Written request
Gather every line in the records below that contains the word "JSON".

--- begin Entries supplied ---

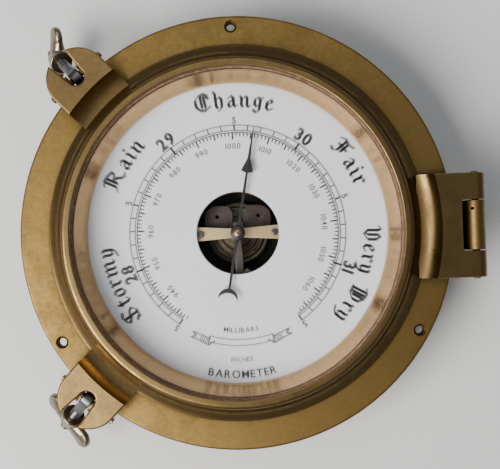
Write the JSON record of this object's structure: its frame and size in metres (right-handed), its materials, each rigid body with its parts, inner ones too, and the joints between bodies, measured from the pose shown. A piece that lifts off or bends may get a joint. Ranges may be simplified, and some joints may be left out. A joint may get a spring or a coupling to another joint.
{
  "type": "aneroid barometer",
  "caption": "Round brass-cased aneroid barometer with hinged glass door, swing-bolt clamps, dial, hand and lever movement",
  "frame": {"origin": "centre of the rear face of the back cover, on the dial's axis", "axes": "+Z out of the dial towards the viewer, +Y to the top of the dial (twelve o'clock), +X to the door hinge"},
  "size_m": [0.2125, 0.2, 0.05],
  "materials": {
    "case_brass": "satin, aged and lightly tarnished",
    "door_brass": "satin, aged, darker in the hollows",
    "bezel_brass": "polished",
    "movement_brass": "fine brushed",
    "nut_bronze": "dark cast bronze, dull",
    "steel": "plain, slightly dull",
    "capsule_metal": "nickel silver, satin",
    "dial_silvered": "silvered white, matt",
    "hand_black": "black, semi-gloss",
    "gasket_rubber": "matt, dark red-brown",
    "glass": "clear, polished"
  },
  "bodies": {
    "case": {"mounting_flange": "case_brass", "case_drum": "case_brass", "back_cover": "case_brass", "hinge_pin": "case_brass", "inner_bezel": "bezel_brass", "back_cover_screw_1": "movement_brass", "back_cover_screw_2": "movement_brass", "back_cover_screw_3": "movement_brass", "movement_plate": "movement_brass", "movement_screw_1": "movement_brass", "movement_screw_2": "movement_brass", "movement_screw_3": "movement_brass", "movement_spacer_1": "movement_brass", "movement_spacer_2": "movement_brass", "movement_spacer_3": "movement_brass", "dial_pillar_1": "movement_brass", "dial_pillar_2": "movement_brass", "dial_pillar_3": "movement_brass", "spring_bracket": "movement_brass", "shaft_frame": "movement_brass", "pointer_bridge": "movement_brass", "arbor_bearing_bar": "movement_brass", "bridge_pillar_1": "movement_brass", "bridge_pillar_2": "movement_brass", "bridge_spacer_1": "movement_brass", "bridge_spacer_2": "movement_brass", "dog_pin_upper": "nut_bronze", "dog_pin_lower": "nut_bronze", "main_spring": "steel", "frame_screw_1": "steel", "frame_screw_2": "steel", "bridge_screw_1": "steel", "bridge_screw_2": "steel", "hairspring": "steel", "chain": "steel", "vacuum_capsule": "capsule_metal", "dial_plate": "dial_silvered"},
    "door": {"door_ring": "door_brass", "clamp_ear_upper": "door_brass", "clamp_ear_lower": "door_brass", "door_glass": "glass", "glass_gasket": "gasket_rubber", "glass_retaining_ring": "door_brass"},
    "bolt_upper": {"swing_bolt_upper": "steel"},
    "bolt_lower": {"swing_bolt_lower": "steel"},
    "nut_upper": {"wing_nut_upper": "nut_bronze"},
    "nut_lower": {"wing_nut_lower": "nut_bronze"},
    "hand": {"pressure_hand": "hand_black", "hand_hub": "hand_black", "hand_collet": "movement_brass", "hand_arbor": "steel"},
    "shaft": {"rocking_shaft": "steel"},
    "lever": {"main_lever": "steel", "capsule_post": "movement_brass", "connecting_link": "steel"},
    "adjuster": {"adjusting_screw": "movement_brass"}
  },
  "joints": [
    {"name": "door_hinge", "type": "hinge", "parent": "case", "child": "door", "pos_m": [0.1082, 0, 0.0447], "axis": [0, 1, 0], "range_deg": [0, 170]},
    {"name": "swing_bolt_upper_pivot", "type": "hinge", "parent": "case", "child": "bolt_upper", "pos_m": [-0.07155, 0.07409, 0.0385], "axis": [0.7193, 0.6947, 0], "range_deg": [0, 135]},
    {"name": "wing_nut_upper_spin", "type": "hinge", "parent": "bolt_upper", "child": "nut_upper", "pos_m": [-0.0826, 0.08554, 0.02259], "axis": [-0.4912, 0.5086, -0.7071], "continuous": true},
    {"name": "swing_bolt_lower_pivot", "type": "hinge", "parent": "case", "child": "bolt_lower", "pos_m": [-0.07155, -0.07409, 0.0385], "axis": [-0.7193, 0.6947, 0], "range_deg": [0, 135]},
    {"name": "wing_nut_lower_spin", "type": "hinge", "parent": "bolt_lower", "child": "nut_lower", "pos_m": [-0.0826, -0.08554, 0.02259], "axis": [-0.4912, -0.5086, -0.7071], "continuous": true},
    {"name": "pressure_hand_turn", "type": "hinge", "parent": "case", "child": "hand", "pos_m": [0, 0, 0.0318], "axis": [0, 0, 1], "range_deg": [-137, 158]},
    {"name": "rocking_shaft_turn", "type": "hinge", "parent": "case", "child": "shaft", "pos_m": [0, -0.0225, 0.011], "axis": [1, 0, 0], "range_deg": [-10, 11.5], "deforming": ["chain"]},
    {"name": "main_lever_flex", "type": "hinge", "parent": "case", "child": "lever", "pos_m": [0, 0.004, 0.01865], "axis": [1, 0, 0], "range_deg": [-1.5, 1.5]},
    {"name": "adjusting_screw_turn", "type": "hinge", "parent": "case", "child": "adjuster", "pos_m": [0, 0.0225, 0.003], "axis": [0, 0, 1], "range_deg": [-360, 360]}
  ],
  "couplings": [
    {"joint": "rocking_shaft_turn", "follows": "pressure_hand_turn", "ratio": 0.0687},
    {"joint": "main_lever_flex", "follows": "pressure_hand_turn", "ratio": -0.0086}
  ]
}
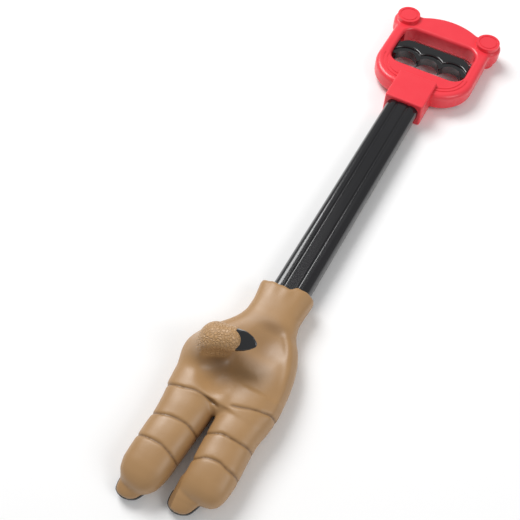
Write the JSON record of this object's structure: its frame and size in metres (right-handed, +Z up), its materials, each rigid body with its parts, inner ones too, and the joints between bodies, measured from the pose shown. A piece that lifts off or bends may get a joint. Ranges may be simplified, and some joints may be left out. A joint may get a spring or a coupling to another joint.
{
  "type": "toy reacher grabber",
  "caption": "Hand-held toy grabber: a D handle with a squeeze trigger pulls a wire through a fluted tube and closes a three-digit claw hand.",
  "frame": {"origin": "middle of the flat face on the back of the handle's collar", "axes": "+Z up out of the palm side, +Y along the tube from the hand to the handle, thumb on the -X side; the grabber lies on its back"},
  "size_m": [0.109, 0.542, 0.056],
  "materials": {
    "red_plastic": "injection moulded, satin gloss",
    "black_plastic": "injection moulded, glossy",
    "tube_black": "extruded, glossy",
    "white_nylon": "moulded",
    "brown_vinyl": "soft vinyl, satin sheen",
    "claw_black": "glossy painted vinyl",
    "zinc_steel": "zinc plated",
    "spring_steel": "drawn wire"
  },
  "bodies": {
    "grabber": {"handle_front_shell": "red_plastic", "handle_back_shell": "red_plastic", "handle_screws": "zinc_steel", "tube": "tube_black", "tube_pins": "zinc_steel", "palm_skeleton": "white_nylon", "carriage_cover": "white_nylon", "cover_screws": "zinc_steel", "knuckle_axle": "zinc_steel", "thumb_axle": "zinc_steel", "palm_skin": "brown_vinyl", "return_spring": "spring_steel"},
    "trigger_train": {"trigger": "black_plastic", "wire_anchor": "zinc_steel", "pull_wire": "spring_steel", "carriage": "white_nylon", "finger_drive_pin": "zinc_steel", "thumb_drive_pin": "zinc_steel"},
    "left_finger": {"left_finger_core": "white_nylon", "left_finger_skin": "brown_vinyl", "left_claw": "claw_black"},
    "right_finger": {"right_finger_core": "white_nylon", "right_finger_skin": "brown_vinyl", "right_claw": "claw_black"},
    "thumb": {"thumb_core": "white_nylon", "thumb_skin": "brown_vinyl", "thumb_claw": "claw_black"}
  },
  "joints": [
    {"name": "trigger_squeeze", "type": "slide", "parent": "grabber", "child": "trigger_train", "axis": [0, 1, 0], "range_m": [0, 0.011], "stiffness_N_per_m": 600, "springref_m": -0.015, "deforming": ["return_spring"]},
    {"name": "left_finger_curl", "type": "hinge", "parent": "grabber", "child": "left_finger", "pos_m": [-0.021, -0.344, 0.0095], "axis": [-1, 0, 0], "range_deg": [0, 55]},
    {"name": "right_finger_curl", "type": "hinge", "parent": "grabber", "child": "right_finger", "pos_m": [0.021, -0.344, 0.0095], "axis": [-1, 0, 0], "range_deg": [0, 55]},
    {"name": "thumb_curl", "type": "hinge", "parent": "grabber", "child": "thumb", "pos_m": [-0.029, -0.312, 0.025], "axis": [1, 0, 0], "range_deg": [0, 37.94]}
  ],
  "couplings": [
    {"joint": "left_finger_curl", "follows": "trigger_squeeze", "rad_per_m": 87.258},
    {"joint": "right_finger_curl", "follows": "trigger_squeeze", "rad_per_m": 87.258},
    {"joint": "thumb_curl", "follows": "trigger_squeeze", "rad_per_m": 60.193}
  ]
}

--- end Entries supplied ---

Solution to the problem
Write the JSON record of this object's structure: its frame and size in metres (right-handed), its materials, each rigid body with its parts, inner ones too, and the joints between bodies, measured from the pose shown. A piece that lifts off or bends may get a joint. Ranges may be simplified, and some joints may be left out. A joint may get a spring or a coupling to another joint.
Write the JSON record of this object's structure: its frame and size in metres (right-handed, +Z up), its materials, each rigid body with its parts, inner ones too, and the joints between bodies, measured from the pose shown. A piece that lifts off or bends may get a joint. Ranges may be simplified, and some joints may be left out. A joint may get a spring or a coupling to another joint.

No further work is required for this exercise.